Índice de guerra civil. Em ambos os casos, ressaltam a impotência e a omissão das forças repressivas, o braço armado do Estado. A polícia não agiu nos presídios, optando por assistir à matança entre os presos. E, no Espírito Santo, a PM ausentou-se das ruas.

Em três dias, 113 mortos. Somente no quarto dia, as forças federais se apresentaram, quando os danos já eram colossais.

Para que se tenha uma ideia da magnitude dessa tragédia, basta lembrar que, segundo números da Comissão da Verdade, morreram, ao longo dos 21 anos do regime militar –e na grande maioria dos casos em enfrentamento armado–, 434 pessoas, à média de 21 pessoas por ano. A crise capixaba matou mais de 30 por dia.

Segundo o Mapa da Violência, levantamento sistemático do número de vítimas da criminalidade no Brasil, elaborado pela Faculdade Latino-Americana de Ciências Sociais (Flacso), a média anual, de uma década para cá, é de 60 mil mortos por ano, contabilizados apenas os que morrem no local do crime.

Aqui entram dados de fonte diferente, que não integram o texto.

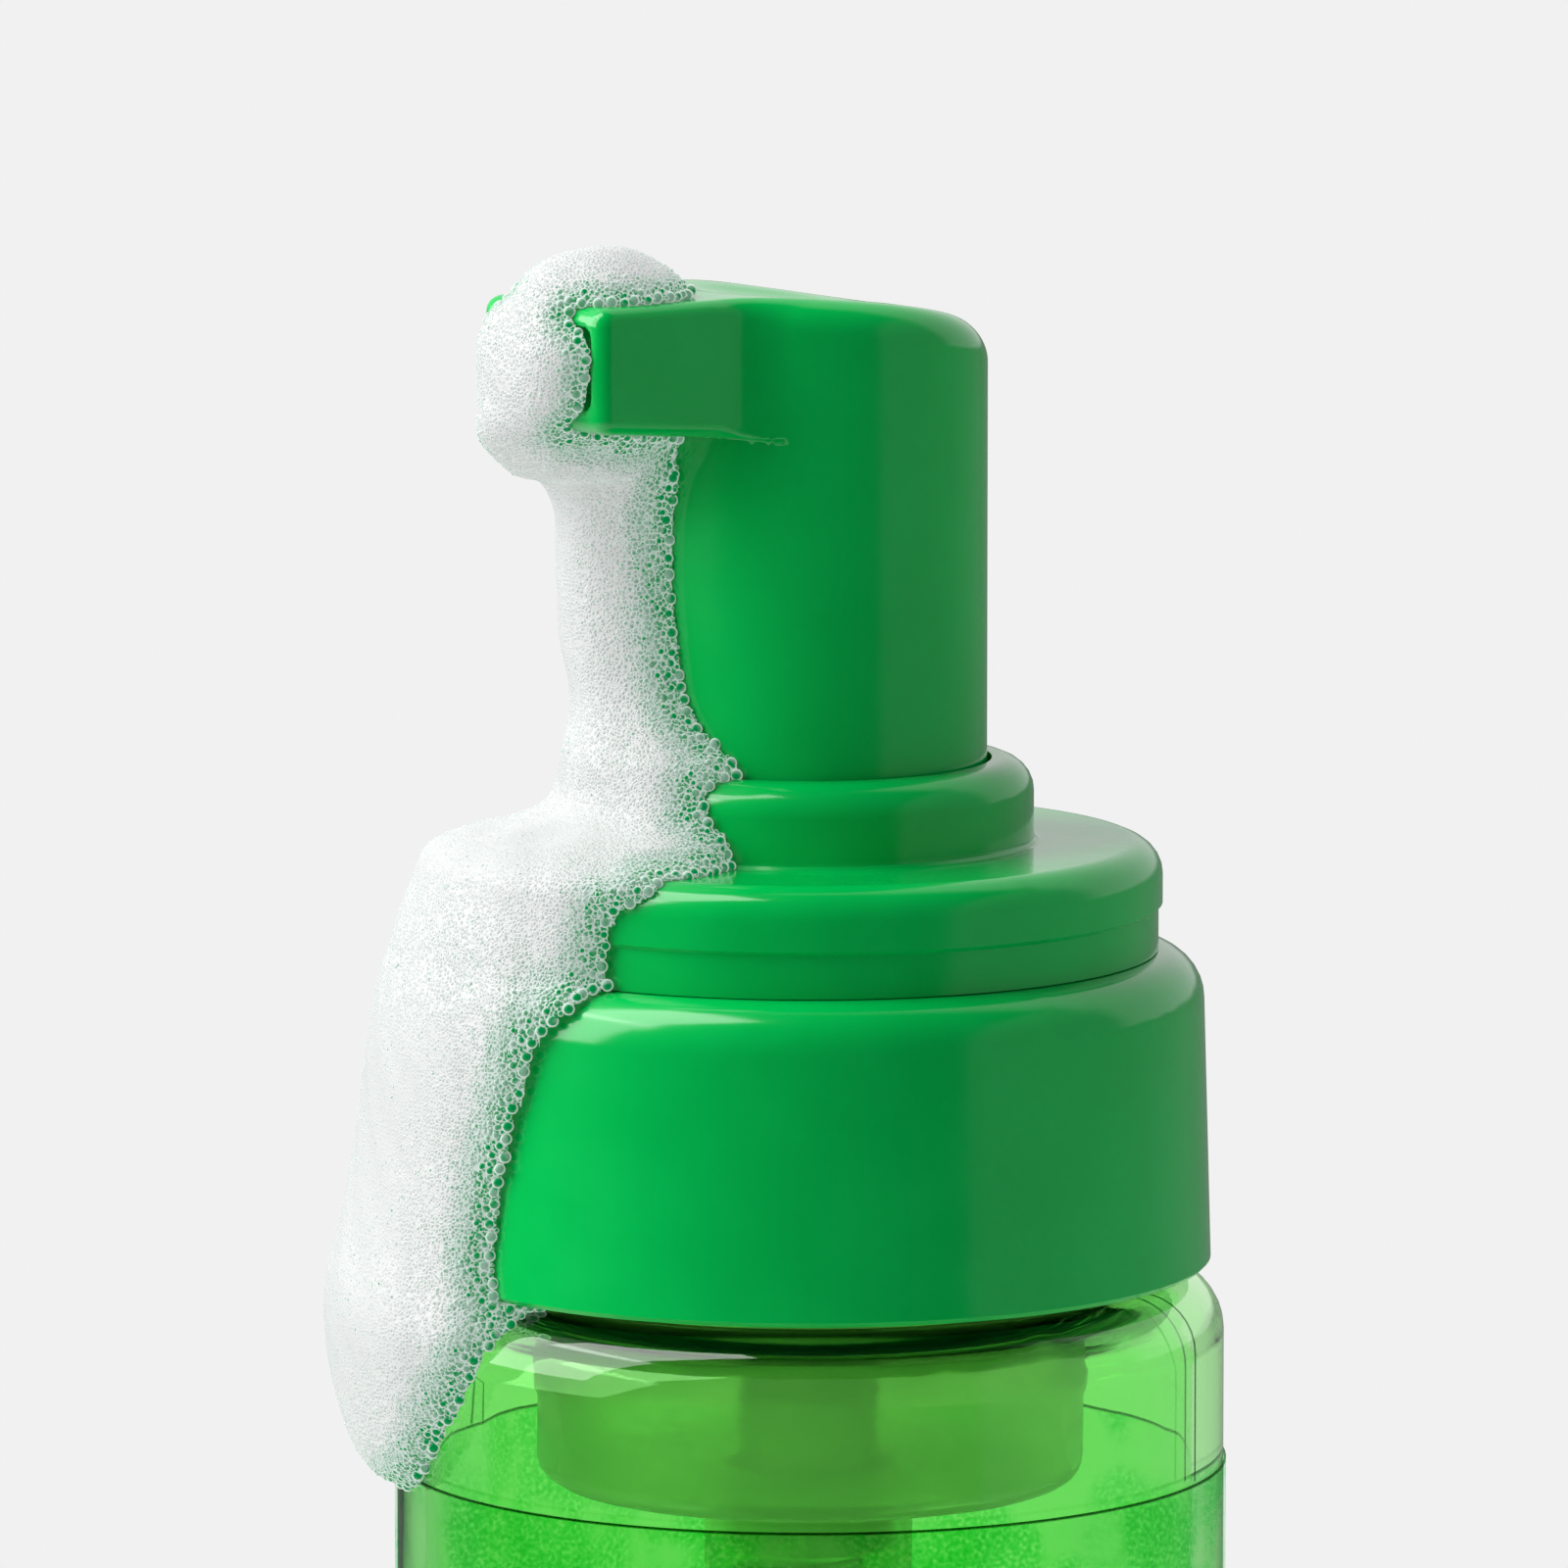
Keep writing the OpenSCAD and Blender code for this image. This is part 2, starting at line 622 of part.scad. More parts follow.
// Foam that hugs a round carrier. A row is height, first and last angle, carrier radius, outer radius.
module foam_band(rows, core_r, m = 18) {
    loft([for (w = smooth_rows(rows, 3))
        concat(
            [for (j = [0:m])
                let (
                    a = w[1] + (w[2] - w[1]) * j / m,
                    r = w[3] - 0.3 + (w[4] - w[3] + 0.3) * pow(max(sin(180 * j / m), 0), 0.6)
                )
                [r * cos(a), r * sin(a), w[0]]],
            [for (j = [6:-1:0])
                let (a = w[1] + (w[2] - w[1]) * j / 6)
                [core_r * cos(a), core_r * sin(a), w[0]]])]);
}

module foam_shoulder() {
    top = closure_lo - foam_split;
    color("white")
    difference() {
        foam_band([
            [top - drip_h, 238, 250, body_r, body_r + drip_t * 0.12],
            [top - drip_h * 0.95, 233, 253, body_r, body_r + drip_t * 0.34],
            [top - drip_h * 0.8, 224, 258.5, body_r, body_r + drip_t * 0.6],
            [top - drip_h * 0.6, 216, 264, body_r, body_r + drip_t * 0.78],
            [top - drip_h * 0.4, 211, 268, body_r, body_r + drip_t * 0.88],
            [top - drip_h * 0.18, 206, 272.4, body_r, body_r + drip_t * 0.92],
            [top, 204, 272.5, closure_r, closure_r + drip_t * 1.05]], body_r - 5);
        rotate_extrude() polygon(concat(
            [[0, 0]],
            [for (p = bottle_outer()) if (p[1] > base_round / 2) [p[0] + foam_gap, p[1]]],
            [[body_r - shoulder_round, shoulder_z + foam_gap], [0, shoulder_z + foam_gap]]));
        cylinder(r = neck_r + 1.5, h = head_top);
    }
}

module foam_collar() {
    top = closure_top - foam_gap;
    lo = closure_lo;
    h = top - lo;
    color("white")
    difference() {
        foam_band([
            [lo, 204, 272.5, closure_r, closure_r + drip_t * 1.05],
            [lo + h * 0.12, 205, 272, closure_r, closure_r + drip_t * 0.88],
            [lo + h * 0.4, 206, 274, closure_r, closure_r + drip_t * 0.66],
            [lo + h * 0.66, 208, 278, closure_r, closure_r + drip_t * 0.55],
            [lo + h * 0.83, 208, 281.5, closure_r, closure_r + drip_t * 0.46],
            [lo + h * 0.95, 208, 286, closure_r - 0.6, closure_r + drip_t * 0.36],
            [top, 208, 287, closure_r - 1.5, closure_r + drip_t * 0.3]], closure_r - 6);
        rotate_extrude() polygon(concat([[0, 0], [closure_r, 0]], closure_outer(foam_gap), [[0, closure_top + foam_gap]]));
    }
}

module foam_cover() {
    top = strand_lo - foam_split;
    color("white")
    difference() {
        foam_band([
            [cover_lo, 208, 288.5, cover_r, cover_r + drip_t * 0.9],
            [cover_lo + 2.1, 209, 288.5, cover_r, cover_r + drip_t * 0.8],
            [cover_top - 2, 212, 291, cover_r, cover_r + drip_t * 0.6],
            [cover_top - 0.2, 214, 297, cover_r - 0.6, cover_r + drip_t * 0.48],
            [cover_top + 0.9, 217, 300, ring_r + 1.5, cover_r + drip_t * 0.1],
            [cover_top + 1.9, 219, 299, ring_r, ring_r + 4.2],
            [ring_top - 2, 220, 297, ring_r, ring_r + 2.4],
            [top, 222, 295, ring_r - 1.6, ring_r + 2.2]], guide_r + 0.05);
        rotate_extrude() polygon(concat([[0, 0], [cover_r, 0]], cover_outer(foam_gap), [[0, ring_top + foam_gap]]));
    }
}

module foam_strand() {
    h = strand_top - strand_lo;
    out = head_r + strand_t;
    color("white")
    difference() {
        foam_band([
            [strand_lo, 222, 294, head_r, ring_r + 2.2],
            [strand_lo + h * 0.16, 222, 280, head_r, out - 0.8],
            [strand_lo + h * 0.4, 222, 273, head_r, out - 0.2],
            [strand_lo + h * 0.7, 224, 270, head_r, out],
            [strand_lo + h * 0.9, 227, 272, head_r, out + 0.4],
            [strand_top, 230, 274, head_r, out + 2]], head_r - 4);
        cylinder(r = head_r + foam_gap, h = head_top + 1);
    }
}

// Foam at the mouth, under the nozzle and on top of it. A row is height, middle x and y,
// half size in x and y, and how square it is.
module foam_nozzle() {
    tip = nozzle_reach + blob_reach;
    half = nozzle_w / 2;
    mid = nozzle_reach - blob_back;
    dome_y = 0.2 - mid;
    rows = [
        [strand_top, -4, -head_r - 2.3, 4.4, 5.2, 1],
        [strand_top + 1.5, -3.2, 1.4 - mid, 4.5, 5.9, 1],
        [nozzle_lo - 0.7, -2.2, 0.5 - mid, 4.7, 6.8, 1],
        [nozzle_lo + 1.2, -0.3, -mid, half - 0.4, tip - mid - 0.2, 0.8],
        [duct_z + 0.6, 0, -mid, half - 0.2, tip - mid, 0.7],
        [head_top - 1.6, -0.3, -mid, half - 0.5, tip - mid - 0.5, 0.75],
        [head_top - 0.3, -0.8, -mid, half - 1.2, tip - mid - 1.3, 0.9],
        [head_top + 0.4, -1.2, 0.6 - mid, half - 1.8, tip - mid - 2.6, 1]];
    // The dome on top is a cap of a sphere of radius cap_r, stretched along the nozzle
    cap_w = half - 0.6;
    cap_r = (cap_w * cap_w + dome_h * dome_h) / (2 * dome_h);
    cap_a = asin((cap_r - dome_h) / cap_r);
    dome = [for (k = [0:5])
        let (a = cap_a + (86 - cap_a) * k / 5)
        [head_top + dome_h - cap_r + cap_r * sin(a), 0, dome_y, cap_r * cos(a), cap_r * cos(a) * 1.08, 1]];
    color("white")
    difference() {
        union() {
            foam_ellipses(smooth_rows(rows, 3));
            foam_ellipses(concat([[head_top - 0.6, 0, dome_y, cap_w, cap_w * 1.08, 1]], dome));
        }
        head_form(foam_gap);
    }
}

module foam_ellipses(rows, m = 28) {
    loft([for (w = rows)
        [for (j = [0:m - 1])
            let (c = cos(360 * j / m), d = sin(360 * j / m))
            [w[1] + w[3] * sign(c) * pow(abs(c), w[5]), w[2] + w[4] * sign(d) * pow(abs(d), w[5]), w[0]]]]);
}

bottle();
label();
foam_shoulder();
pump_housing();
pump_cover();
neck_gasket();
dip_tube();
return_spring();
foam_cover();
screw_closure();
foam_collar();
piston_stem();
air_piston();
air_valve();
liquid_piston();
mixing_insert();
actuator_head();
mesh_holder();
mesh_upper();
mesh_lower();
foam_nozzle();
foam_strand();
inlet_ball();
outlet_ball();
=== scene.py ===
# Looks for the foaming face wash bottle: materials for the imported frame's pieces, a smooth
# actuator head, a soft mass of foam, a round spring wire and a pale studio. Shapes are worked
# out in millimetres and stored in metres. Sizes inside the materials are in metres.
import itertools
import math

import bmesh
import bpy
import numpy as np
import openvdb as vdb
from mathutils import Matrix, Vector, kdtree


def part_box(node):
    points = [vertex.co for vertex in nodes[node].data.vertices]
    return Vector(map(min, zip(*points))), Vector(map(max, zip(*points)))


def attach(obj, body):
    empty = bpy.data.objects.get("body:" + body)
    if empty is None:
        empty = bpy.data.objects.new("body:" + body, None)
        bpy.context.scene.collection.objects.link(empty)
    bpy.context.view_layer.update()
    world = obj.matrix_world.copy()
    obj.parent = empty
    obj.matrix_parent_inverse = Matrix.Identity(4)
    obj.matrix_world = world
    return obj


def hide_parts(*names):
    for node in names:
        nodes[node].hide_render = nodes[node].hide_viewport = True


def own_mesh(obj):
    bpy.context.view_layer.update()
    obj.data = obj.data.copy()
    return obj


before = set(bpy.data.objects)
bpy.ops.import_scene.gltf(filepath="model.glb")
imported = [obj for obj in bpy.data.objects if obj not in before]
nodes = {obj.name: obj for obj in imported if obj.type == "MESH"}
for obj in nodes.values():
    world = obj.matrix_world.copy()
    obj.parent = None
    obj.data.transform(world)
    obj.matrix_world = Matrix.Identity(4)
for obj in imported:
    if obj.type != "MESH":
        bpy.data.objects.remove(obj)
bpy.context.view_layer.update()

MM = 0.001


def box_mm(node):
    """Lowest and highest corner of a CAD node, in millimetres."""
    low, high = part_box(node)
    return np.array(low) / MM, np.array(high) / MM


# Sizes read from the frame, in millimetres
head_low, head_high = box_mm("actuator_head")
cover_high = box_mm("pump_cover")[1]
closure_low, closure_high = box_mm("screw_closure")
label_low, label_high = box_mm("label")
holder_high = box_mm("mesh_holder")[1]
stem_high = box_mm("piston_stem")[1]
spring_low, spring_high = box_mm("return_spring")
head_r = head_high[0]
head_top = head_high[2]
skirt_lo = head_low[2]
cover_r = cover_high[0]
closure_r = closure_high[0]
body_r = box_mm("bottle")[1][0]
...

Só para efeito de comparação, os mortos civis na guerra da Síria, de 2008 até 2015, segundo levantamento do Observatório Sírio para Direitos Humanos, somam 71.781 civis.

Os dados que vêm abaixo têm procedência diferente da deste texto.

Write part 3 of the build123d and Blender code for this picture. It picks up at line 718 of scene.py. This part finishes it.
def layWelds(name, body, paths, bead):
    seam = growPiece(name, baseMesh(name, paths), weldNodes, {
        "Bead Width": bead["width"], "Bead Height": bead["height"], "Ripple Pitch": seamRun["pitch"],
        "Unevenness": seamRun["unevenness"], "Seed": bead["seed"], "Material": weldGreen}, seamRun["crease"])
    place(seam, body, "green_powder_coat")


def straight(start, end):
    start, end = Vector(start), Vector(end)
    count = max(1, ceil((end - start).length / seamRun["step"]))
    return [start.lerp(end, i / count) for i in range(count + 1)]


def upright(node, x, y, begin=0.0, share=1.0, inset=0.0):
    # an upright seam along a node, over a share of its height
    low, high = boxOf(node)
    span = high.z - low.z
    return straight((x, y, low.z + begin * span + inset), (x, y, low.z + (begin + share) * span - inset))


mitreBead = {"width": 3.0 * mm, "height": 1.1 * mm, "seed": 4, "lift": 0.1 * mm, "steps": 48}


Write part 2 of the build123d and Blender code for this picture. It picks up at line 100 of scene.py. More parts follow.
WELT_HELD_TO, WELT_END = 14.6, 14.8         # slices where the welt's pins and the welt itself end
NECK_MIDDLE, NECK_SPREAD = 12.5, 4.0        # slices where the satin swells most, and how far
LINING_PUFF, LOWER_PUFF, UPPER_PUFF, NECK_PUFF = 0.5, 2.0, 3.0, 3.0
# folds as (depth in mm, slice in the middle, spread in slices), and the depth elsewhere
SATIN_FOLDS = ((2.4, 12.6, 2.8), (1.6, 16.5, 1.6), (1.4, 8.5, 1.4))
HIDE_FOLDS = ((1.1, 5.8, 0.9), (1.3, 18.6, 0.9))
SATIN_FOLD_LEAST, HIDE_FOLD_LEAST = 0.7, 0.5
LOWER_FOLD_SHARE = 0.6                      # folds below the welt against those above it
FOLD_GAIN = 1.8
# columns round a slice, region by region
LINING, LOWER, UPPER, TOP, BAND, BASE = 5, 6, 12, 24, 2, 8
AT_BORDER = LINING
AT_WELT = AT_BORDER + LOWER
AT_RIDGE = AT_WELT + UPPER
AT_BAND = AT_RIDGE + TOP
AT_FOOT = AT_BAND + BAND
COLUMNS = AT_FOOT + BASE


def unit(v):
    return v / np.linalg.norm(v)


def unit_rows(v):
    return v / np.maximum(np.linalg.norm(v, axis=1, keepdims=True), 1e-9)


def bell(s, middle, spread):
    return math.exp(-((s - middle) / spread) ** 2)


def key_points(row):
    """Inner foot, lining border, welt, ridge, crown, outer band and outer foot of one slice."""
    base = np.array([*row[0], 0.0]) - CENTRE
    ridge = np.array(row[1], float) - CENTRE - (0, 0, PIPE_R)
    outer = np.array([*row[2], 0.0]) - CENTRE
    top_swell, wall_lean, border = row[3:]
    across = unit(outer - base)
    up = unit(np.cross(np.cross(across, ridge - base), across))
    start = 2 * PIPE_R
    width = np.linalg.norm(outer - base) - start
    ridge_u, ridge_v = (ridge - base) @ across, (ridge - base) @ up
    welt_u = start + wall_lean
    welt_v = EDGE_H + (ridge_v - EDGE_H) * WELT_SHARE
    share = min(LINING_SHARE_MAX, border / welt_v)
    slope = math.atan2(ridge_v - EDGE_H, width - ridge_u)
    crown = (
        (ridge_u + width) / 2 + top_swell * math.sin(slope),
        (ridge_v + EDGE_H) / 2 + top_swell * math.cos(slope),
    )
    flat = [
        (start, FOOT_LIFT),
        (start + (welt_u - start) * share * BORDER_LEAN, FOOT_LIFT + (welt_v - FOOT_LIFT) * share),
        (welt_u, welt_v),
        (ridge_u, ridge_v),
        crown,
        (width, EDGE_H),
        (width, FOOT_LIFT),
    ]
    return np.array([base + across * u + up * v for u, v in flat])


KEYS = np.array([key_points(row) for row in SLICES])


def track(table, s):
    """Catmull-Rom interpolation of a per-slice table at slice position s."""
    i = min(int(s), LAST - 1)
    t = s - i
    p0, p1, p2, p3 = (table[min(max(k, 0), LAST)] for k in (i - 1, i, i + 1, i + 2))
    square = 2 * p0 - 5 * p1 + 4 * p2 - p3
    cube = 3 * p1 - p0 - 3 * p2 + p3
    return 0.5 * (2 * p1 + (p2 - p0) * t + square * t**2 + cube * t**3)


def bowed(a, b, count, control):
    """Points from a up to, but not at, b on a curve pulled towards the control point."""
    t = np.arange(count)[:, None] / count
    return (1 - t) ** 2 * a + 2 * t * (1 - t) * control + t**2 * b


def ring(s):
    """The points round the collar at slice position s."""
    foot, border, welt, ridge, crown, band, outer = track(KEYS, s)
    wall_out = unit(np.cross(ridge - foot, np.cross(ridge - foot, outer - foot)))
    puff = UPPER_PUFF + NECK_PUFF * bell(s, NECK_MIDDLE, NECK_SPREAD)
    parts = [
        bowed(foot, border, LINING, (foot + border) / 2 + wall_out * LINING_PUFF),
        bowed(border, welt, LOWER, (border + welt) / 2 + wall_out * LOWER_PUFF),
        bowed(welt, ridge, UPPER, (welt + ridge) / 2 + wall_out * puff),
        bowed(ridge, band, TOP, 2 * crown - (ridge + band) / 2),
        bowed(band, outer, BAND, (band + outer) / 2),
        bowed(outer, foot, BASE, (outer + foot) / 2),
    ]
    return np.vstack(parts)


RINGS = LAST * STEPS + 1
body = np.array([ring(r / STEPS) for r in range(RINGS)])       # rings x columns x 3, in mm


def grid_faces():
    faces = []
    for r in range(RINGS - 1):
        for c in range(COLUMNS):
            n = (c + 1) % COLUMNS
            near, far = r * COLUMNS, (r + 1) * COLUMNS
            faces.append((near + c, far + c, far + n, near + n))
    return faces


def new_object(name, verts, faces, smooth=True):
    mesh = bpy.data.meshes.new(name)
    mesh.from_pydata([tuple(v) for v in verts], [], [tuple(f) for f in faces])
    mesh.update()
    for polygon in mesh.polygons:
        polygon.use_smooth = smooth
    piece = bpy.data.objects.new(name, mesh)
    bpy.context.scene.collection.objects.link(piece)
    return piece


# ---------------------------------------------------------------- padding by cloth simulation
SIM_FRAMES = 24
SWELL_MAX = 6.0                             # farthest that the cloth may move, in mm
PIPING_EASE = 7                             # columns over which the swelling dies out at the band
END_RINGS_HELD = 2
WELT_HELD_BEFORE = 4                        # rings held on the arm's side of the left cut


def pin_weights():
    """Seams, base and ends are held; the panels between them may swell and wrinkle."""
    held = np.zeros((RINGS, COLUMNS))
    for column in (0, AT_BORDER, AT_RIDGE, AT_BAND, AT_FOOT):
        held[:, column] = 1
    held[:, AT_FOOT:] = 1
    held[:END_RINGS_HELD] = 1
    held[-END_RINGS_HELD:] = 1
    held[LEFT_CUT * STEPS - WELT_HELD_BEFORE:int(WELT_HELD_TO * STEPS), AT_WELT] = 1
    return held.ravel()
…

É óbvio que é preciso mudar praticamente tudo em matéria de segurança pública. Mas é também óbvio que não se fará isso -não na plenitude necessária- dissociado de uma reforma em profundidade do Estado. Reforma moral e estrutural.

O gigantismo estatal gerou um monstro, que hoje tiraniza a sociedade; em vez de servi-la, serve-se dela, impondo-lhe uma das mais altas cargas tributárias do planeta. A corrupção é um subproduto, que se soma à monumental ineficácia dos serviços e condena as instituições ao mais profundo desprezo por parte da sociedade. Não há democracia que resista a isso por muito tempo.

A insurreição policial capixaba e os crimes da Lava Jato resumem, mas não esgotam, o quadro terminal da tragédia cívica brasileira. Nenhuma economia, ainda que conduzida com eficiência técnica, se sustenta em um ambiente de descrédito institucional.